Run the job again. This time pass in the --wait flag to wait for executions to finish:

gcloud beta run jobs execute screenshot --wait

After a few seconds, you should see 3 more screenshots added to the bucket:

ce91c96dcfd271bb.png

9. Schedule a job

So far, this codelab shows running jobs manually. In a real-world scenario, you probably want to run jobs in response to an event or on a schedule. You can do so via Cloud Run REST API. Let's see how to run the screenshot job on a schedule using Cloud Scheduler.

First, make sure the Cloud Scheduler API is enabled:

gcloud services enable cloudscheduler.googleapis.com

Create a Cloud Scheduler job to run the Cloud Run job every day at 9:00:

PROJECT_NUMBER="$(gcloud projects describe $(gcloud config get-value project) --format='value(projectNumber)')"

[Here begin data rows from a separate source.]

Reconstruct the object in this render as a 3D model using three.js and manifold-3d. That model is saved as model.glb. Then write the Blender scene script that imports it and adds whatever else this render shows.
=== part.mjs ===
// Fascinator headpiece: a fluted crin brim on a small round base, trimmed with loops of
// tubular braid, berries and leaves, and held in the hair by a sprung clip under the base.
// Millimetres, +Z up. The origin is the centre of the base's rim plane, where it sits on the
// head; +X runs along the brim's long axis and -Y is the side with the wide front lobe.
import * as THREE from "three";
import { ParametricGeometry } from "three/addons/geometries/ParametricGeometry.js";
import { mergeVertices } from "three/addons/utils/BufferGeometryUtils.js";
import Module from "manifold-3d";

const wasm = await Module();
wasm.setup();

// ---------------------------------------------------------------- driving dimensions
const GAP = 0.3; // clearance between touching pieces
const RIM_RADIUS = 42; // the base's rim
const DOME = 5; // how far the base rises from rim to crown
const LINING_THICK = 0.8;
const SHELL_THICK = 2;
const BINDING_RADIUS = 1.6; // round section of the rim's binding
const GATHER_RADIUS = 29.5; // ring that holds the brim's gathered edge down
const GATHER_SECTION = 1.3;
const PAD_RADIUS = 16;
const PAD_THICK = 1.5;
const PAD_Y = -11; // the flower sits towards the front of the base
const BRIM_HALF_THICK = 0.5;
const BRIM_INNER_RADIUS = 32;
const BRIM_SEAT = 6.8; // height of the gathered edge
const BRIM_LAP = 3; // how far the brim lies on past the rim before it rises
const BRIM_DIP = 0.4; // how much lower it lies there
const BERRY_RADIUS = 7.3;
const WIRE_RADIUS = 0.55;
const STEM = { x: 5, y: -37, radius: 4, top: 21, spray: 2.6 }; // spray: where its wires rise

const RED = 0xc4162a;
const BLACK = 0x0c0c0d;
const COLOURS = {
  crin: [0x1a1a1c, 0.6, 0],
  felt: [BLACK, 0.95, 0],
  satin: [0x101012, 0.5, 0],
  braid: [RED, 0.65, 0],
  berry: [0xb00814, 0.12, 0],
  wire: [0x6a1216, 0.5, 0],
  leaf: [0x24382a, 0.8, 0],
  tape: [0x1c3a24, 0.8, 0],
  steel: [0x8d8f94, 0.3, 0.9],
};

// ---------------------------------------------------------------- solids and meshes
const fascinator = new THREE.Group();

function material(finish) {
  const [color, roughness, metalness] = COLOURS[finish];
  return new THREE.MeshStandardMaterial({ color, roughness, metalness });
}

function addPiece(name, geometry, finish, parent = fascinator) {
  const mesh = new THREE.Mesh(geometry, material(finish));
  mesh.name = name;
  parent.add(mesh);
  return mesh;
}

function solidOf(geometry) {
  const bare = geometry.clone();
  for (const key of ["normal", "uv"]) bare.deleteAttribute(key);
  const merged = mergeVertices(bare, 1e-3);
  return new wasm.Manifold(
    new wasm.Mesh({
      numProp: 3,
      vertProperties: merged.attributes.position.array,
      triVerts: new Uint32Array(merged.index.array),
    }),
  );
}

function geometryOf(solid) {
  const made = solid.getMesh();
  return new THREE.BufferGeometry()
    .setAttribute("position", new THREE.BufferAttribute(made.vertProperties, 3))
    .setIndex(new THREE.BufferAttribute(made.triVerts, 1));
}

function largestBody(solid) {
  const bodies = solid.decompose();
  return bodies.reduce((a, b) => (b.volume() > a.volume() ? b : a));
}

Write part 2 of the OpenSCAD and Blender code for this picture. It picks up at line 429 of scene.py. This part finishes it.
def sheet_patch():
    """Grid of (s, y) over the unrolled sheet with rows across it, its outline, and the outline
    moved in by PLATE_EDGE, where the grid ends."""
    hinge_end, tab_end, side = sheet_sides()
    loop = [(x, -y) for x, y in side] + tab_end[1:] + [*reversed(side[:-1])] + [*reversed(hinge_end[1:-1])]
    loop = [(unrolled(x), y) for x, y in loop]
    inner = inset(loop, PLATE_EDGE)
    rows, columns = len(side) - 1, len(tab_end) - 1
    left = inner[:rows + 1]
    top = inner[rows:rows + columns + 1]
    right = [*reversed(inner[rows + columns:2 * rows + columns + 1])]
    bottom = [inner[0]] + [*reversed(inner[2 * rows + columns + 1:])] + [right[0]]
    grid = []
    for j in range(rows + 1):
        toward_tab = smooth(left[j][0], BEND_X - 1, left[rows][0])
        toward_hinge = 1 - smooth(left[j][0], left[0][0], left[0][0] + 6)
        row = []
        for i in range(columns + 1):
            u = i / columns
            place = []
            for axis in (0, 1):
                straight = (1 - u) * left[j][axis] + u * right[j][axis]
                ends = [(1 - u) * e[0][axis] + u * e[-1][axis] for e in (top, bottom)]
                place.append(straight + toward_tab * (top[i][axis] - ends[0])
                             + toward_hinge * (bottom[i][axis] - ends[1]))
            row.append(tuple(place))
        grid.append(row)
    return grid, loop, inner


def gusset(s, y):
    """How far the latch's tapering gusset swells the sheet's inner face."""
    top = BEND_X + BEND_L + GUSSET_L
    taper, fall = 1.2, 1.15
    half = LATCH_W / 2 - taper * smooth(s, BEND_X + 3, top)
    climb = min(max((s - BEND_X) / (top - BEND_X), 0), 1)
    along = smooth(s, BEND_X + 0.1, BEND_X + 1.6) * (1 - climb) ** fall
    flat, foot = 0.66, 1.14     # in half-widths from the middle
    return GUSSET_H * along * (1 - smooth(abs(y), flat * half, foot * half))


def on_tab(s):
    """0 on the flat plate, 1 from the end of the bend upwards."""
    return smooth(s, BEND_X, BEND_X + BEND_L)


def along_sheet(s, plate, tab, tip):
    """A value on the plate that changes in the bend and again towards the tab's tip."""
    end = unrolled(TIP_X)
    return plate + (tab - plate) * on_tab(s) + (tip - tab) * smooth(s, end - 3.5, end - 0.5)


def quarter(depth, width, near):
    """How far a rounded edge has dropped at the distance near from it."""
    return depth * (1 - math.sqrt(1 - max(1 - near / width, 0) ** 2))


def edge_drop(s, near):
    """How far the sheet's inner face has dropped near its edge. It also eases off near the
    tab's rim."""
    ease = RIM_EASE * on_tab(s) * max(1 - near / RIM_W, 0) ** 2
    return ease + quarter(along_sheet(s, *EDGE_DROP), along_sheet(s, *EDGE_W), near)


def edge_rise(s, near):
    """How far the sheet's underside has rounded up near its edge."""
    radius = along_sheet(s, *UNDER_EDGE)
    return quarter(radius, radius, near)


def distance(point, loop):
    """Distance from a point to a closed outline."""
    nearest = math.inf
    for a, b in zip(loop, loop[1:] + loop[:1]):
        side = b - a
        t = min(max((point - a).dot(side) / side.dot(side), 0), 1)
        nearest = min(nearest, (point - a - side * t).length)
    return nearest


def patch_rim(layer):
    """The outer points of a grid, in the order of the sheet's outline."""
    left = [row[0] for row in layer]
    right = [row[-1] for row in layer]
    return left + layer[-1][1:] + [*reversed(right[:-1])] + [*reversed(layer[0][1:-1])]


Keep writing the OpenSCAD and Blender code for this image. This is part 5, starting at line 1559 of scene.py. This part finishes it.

gcloud scheduler jobs create http screenshot-scheduled --schedule "0 9 * * *" \
   --http-method=POST \
   --uri=https://$REGION-run.googleapis.com/apis/run.googleapis.com/v1/namespaces/$PROJECT_ID/jobs/screenshot:run \
   --oauth-service-account-email=$PROJECT_NUMBER-compute@developer.gserviceaccount.com \
   --location $REGION

Verify that Cloud Scheduler job is created and ready to call Cloud Run job:

gcloud scheduler jobs list

ID: screenshot-scheduled
LOCATION: $REGION
SCHEDULE (TZ): 0 9 * * * (Etc/UTC)
TARGET_TYPE: HTTP
STATE: ENABLED

To test, manually trigger Cloud Scheduler:

gcloud scheduler jobs run screenshot-scheduled

In a few seconds, you should see 3 more screenshots added by the call from Cloud Scheduler:

971ea598020cf9ba.png

10. Congratulations

Congratulations, you finished the codelab!

What we've covered

  • How to use an app to take screenshots of web pages.
  • How to build a container image for the application.
  • How to create a Cloud Run job for the application.
  • How to run the application as a Cloud Run job.
  • How to update the job.
  • How to schedule the job with Cloud Scheduler.